4 kişilik bir ailenin denize gitmek için 800 TL’ye ihtiyacı olduğunu söyleyen Sertel, ayda iki kez gitse asgari ücretin yüzde 10’a denk geldiğini ifade etti.

“Emekçi halktan yana politikalar üretilmiyor”

Sertel, bu konunun kanayan yaraya dönüşmesinin sebebinin politik tercihler olduğunu, mahkemelerde kazanılan davaların olduğunu ancak yürütmede sıkıntı yaşandığını ifade etti.

Merkezi hükümet ve yerel yönetimlerin kendilerine verilen kamu yararına denetleme yükümlülüğünü yerine getiremediklerini belirten Sertel, dönemin Başbakanı Tufan Erhurman’dan önerilerini sunmak üzere randevu istediklerini ancak olumlu-olumsuz yanıt dahi alamadıklarını anlattı

. Bu durumun politik bir tercih olduğunu yineleyen Sertel, emekçi halktan yana mı yoksa sermayeden yana mı tavrı aldığınızın göstergesi olmuştur ifadelerini kullandı.

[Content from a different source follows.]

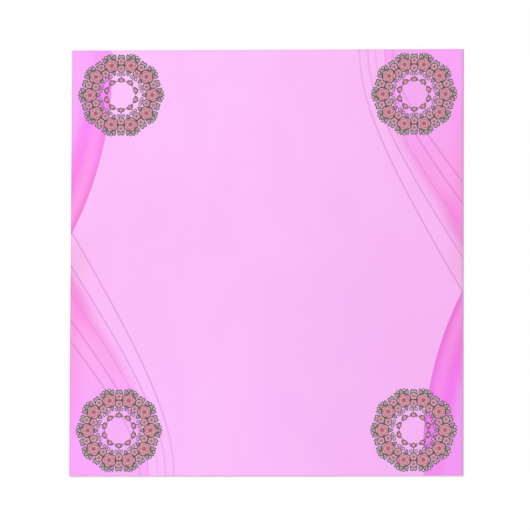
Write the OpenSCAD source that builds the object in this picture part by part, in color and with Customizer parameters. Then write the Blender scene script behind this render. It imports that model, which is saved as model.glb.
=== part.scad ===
// Top-glued notepad: a block of printed sheets on a chipboard back, held along its top edge by a
// film of padding adhesive. Millimetres, +Z up out of the written face, +Y towards the glued edge.
// The origin lies under the middle of the pad, on the face that it rests on.

/* [Sheets] */
// Width of a sheet, from side to side
sheet_w = 139.7; // [110:0.1:220]
// Height of a sheet, from its free edge to its glued edge
sheet_h = 152.4; // [145:0.1:280]
// Number of sheets in the pad
sheet_count = 40; // [5:1:60]
// Thickness of one sheet
sheet_t = 0.11; // [0.09:0.01:0.3]
// Most that a lower sheet falls short of the trimmed edges
sheet_short = 0.12; // [0.02:0.01:0.3]

/* [Backing board] */
// Thickness of the chipboard
board_t = 0.8; // [0.4:0.1:3]

/* [Glued edge] */
// Thickness of the adhesive film at the middle of the edge
glue_t = 0.25; // [0.15:0.05:1]
// Thickness of the film where it thins out at both faces
glue_rim_t = 0.08; // [0.05:0.01:0.12]

/* [Printed bands] */
// Depth of the printed fields in the top sheet
ink_t = 0.04; // [0.02:0.01:0.06]
// Widest that a band reaches in from the side edge
band_w = 14.3; // [8:0.1:22]
// How far down the side edge a band reaches
band_reach = 66.5; // [50:0.5:70]
// Distance of a band's widest place below the end edge
band_crest = 7.3; // [2:0.1:15]
// Widest that the dark streak's rim would reach in from the side edge
streak_in = 11.3; // [8:0.1:13]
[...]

İpçiler: Ekonomik krizle boğuşan emekçi halkın Anayasal hakkı çiğneniyor

Baraka Kültür Merkezi Kültür Sanat Sorumlusu Emel İpçiler programda yaptığı açıklamada, halkın büyük bir ekonomik kriz yaşadığı bu dönemde denize erişim fiyatlarının giderek arttığını söyledi.

Zaman içerisinde kazanımların da yaşandığını anlatan İpçiler, toplum nezdinde farkındalığın oluştuğunu, bunun daha çok kitleselleşeceğinden de emin olduğunu belirtti.

“Beleşe Deniz” mücadelesinin çok boyutlu bir mücadele olduğunu vurgulayan İpçiler, ekonomik, ekolojik, anayasal temel haklar gibi boyutları olduğunu söyledi.

“Hem hak gasp edip, hem de bunun üstünden kâr elde ediyorlar”

İnsanların faturalarını bile ödemekte zorlandığı bir dönemden geçildiğini belirten İpçiler, Kıbrıs gibi bir ada ülkesinde denize gidip serinlemenin bir ihtiyaç olduğunu ancak fahiş giriş fiyatlarının olduğunu söyledi.

Özellikle Girne bölgesi kıyı şeridinin özel sermayeye peşkeş çekildiğini vurgulayan İpçiler, beleşe deniz kıyısına erişimin anayasal hak olduğunu belirti. İpçiler, “Hem hak gasp edip, hem de bunun üstünden kâr elde ediyorlar” dedi.

Kıyı şeridinin büyük sermayeye peşkeş çekilmesinin ekolojik boyutunun da olduğunu anlatan İpçiler, sahillerin kar amacı güderek yapılandırıldığını bunun da ekolojik bozulmaya yol açtığını söyledi.